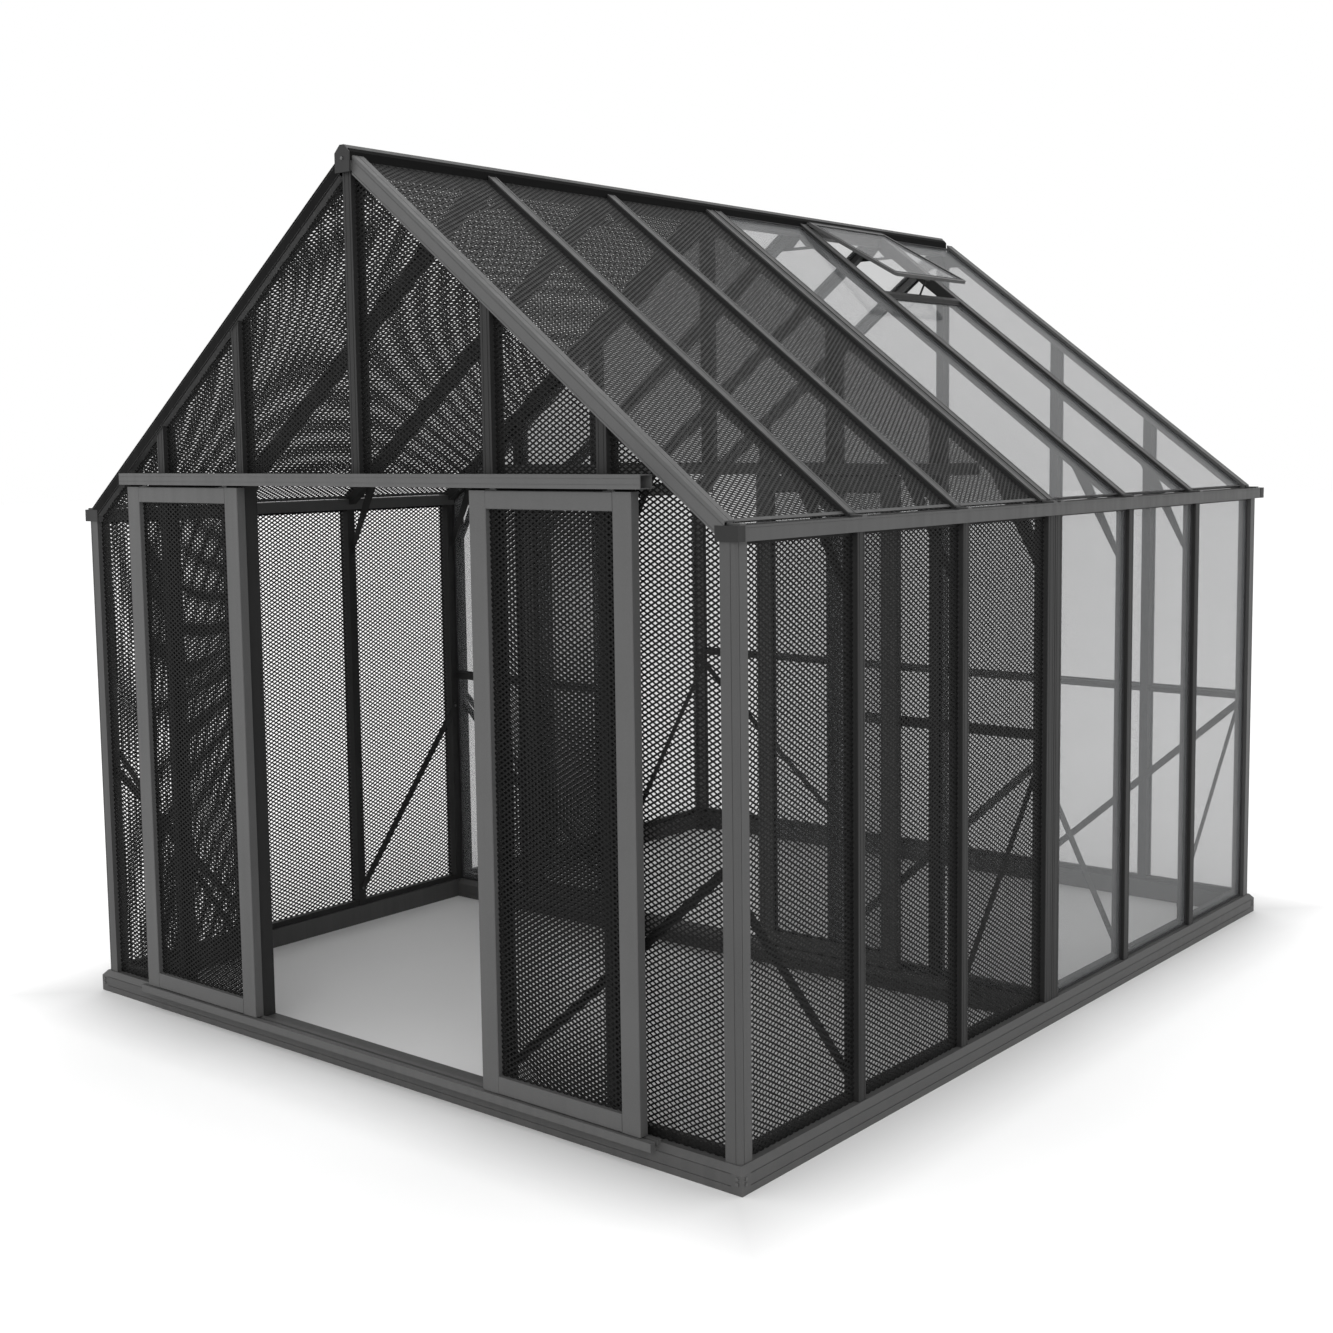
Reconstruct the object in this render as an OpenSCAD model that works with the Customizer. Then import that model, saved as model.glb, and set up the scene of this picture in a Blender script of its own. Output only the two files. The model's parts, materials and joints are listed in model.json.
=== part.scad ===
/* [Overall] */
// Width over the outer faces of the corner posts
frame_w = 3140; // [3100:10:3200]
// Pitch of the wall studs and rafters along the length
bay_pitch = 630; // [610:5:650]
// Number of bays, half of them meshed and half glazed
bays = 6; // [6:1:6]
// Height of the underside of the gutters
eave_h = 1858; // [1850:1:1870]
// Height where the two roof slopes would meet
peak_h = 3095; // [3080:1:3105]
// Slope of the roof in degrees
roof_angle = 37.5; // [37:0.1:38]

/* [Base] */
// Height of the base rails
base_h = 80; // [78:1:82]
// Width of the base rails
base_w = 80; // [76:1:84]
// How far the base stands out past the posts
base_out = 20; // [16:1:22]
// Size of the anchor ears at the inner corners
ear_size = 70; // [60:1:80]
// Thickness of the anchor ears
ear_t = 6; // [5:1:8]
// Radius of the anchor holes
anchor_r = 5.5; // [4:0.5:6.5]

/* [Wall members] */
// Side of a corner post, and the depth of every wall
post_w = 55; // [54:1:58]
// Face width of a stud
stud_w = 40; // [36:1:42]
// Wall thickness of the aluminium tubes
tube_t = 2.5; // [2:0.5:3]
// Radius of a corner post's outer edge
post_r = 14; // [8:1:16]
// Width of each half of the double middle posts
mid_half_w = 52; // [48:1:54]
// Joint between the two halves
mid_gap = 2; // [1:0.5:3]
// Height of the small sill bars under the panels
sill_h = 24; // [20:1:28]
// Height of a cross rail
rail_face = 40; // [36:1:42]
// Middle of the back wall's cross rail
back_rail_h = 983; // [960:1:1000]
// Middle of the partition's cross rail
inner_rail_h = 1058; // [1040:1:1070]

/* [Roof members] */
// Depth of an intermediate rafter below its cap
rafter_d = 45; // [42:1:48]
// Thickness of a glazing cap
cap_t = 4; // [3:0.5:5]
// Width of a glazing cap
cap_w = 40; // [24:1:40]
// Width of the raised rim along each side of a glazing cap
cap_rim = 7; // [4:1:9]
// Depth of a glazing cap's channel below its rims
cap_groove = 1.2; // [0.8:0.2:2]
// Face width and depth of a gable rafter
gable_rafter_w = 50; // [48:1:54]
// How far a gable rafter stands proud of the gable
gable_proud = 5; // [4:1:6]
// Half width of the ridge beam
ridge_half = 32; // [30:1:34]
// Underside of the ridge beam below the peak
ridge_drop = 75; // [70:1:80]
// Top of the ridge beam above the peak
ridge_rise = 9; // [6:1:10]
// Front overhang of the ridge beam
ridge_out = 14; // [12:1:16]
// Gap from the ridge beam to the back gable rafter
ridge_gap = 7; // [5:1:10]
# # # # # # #
- SET TASK
Word for word, quote the lines of the material from the first line through the line with "anchor_r = 5.5; // [4:0.5:6.5]", both ends included.

- THE RESULT
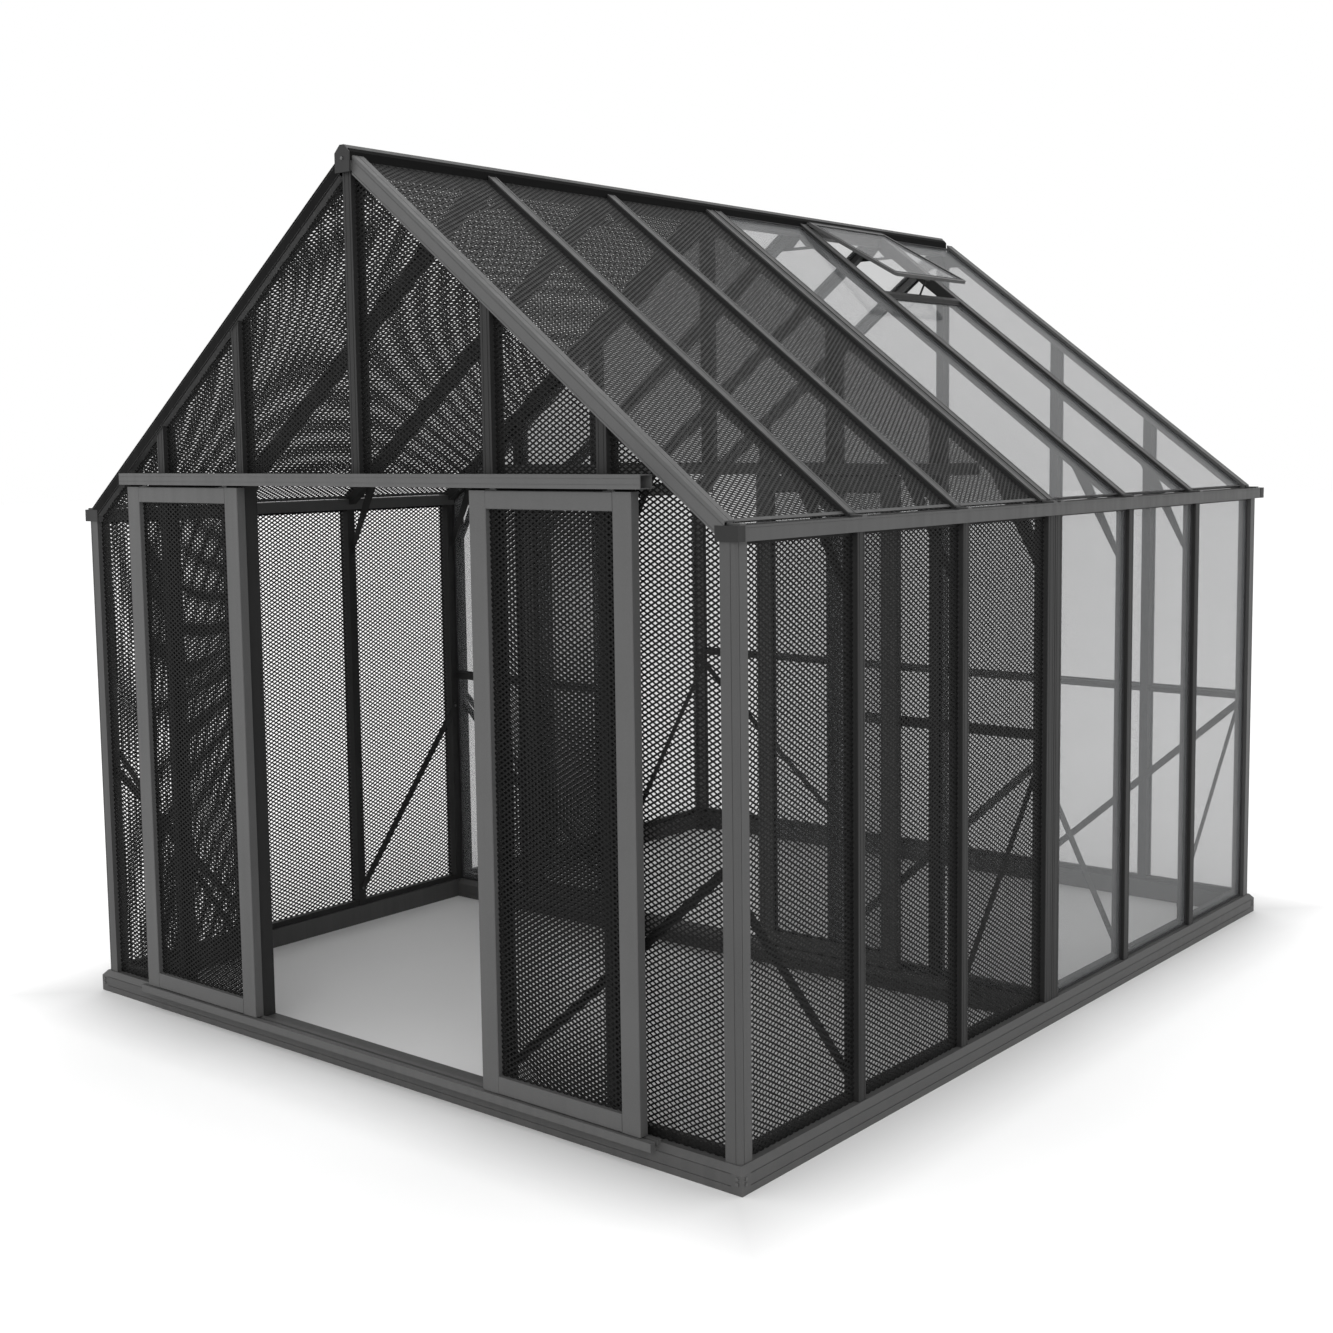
Reconstruct the object in this render as an OpenSCAD model that works with the Customizer. Then import that model, saved as model.glb, and set up the scene of this picture in a Blender script of its own. Output only the two files. The model's parts, materials and joints are listed in model.json.
=== part.scad ===
/* [Overall] */
// Width over the outer faces of the corner posts
frame_w = 3140; // [3100:10:3200]
// Pitch of the wall studs and rafters along the length
bay_pitch = 630; // [610:5:650]
// Number of bays, half of them meshed and half glazed
bays = 6; // [6:1:6]
// Height of the underside of the gutters
eave_h = 1858; // [1850:1:1870]
// Height where the two roof slopes would meet
peak_h = 3095; // [3080:1:3105]
// Slope of the roof in degrees
roof_angle = 37.5; // [37:0.1:38]

/* [Base] */
// Height of the base rails
base_h = 80; // [78:1:82]
// Width of the base rails
base_w = 80; // [76:1:84]
// How far the base stands out past the posts
base_out = 20; // [16:1:22]
// Size of the anchor ears at the inner corners
ear_size = 70; // [60:1:80]
// Thickness of the anchor ears
ear_t = 6; // [5:1:8]
// Radius of the anchor holes
anchor_r = 5.5; // [4:0.5:6.5]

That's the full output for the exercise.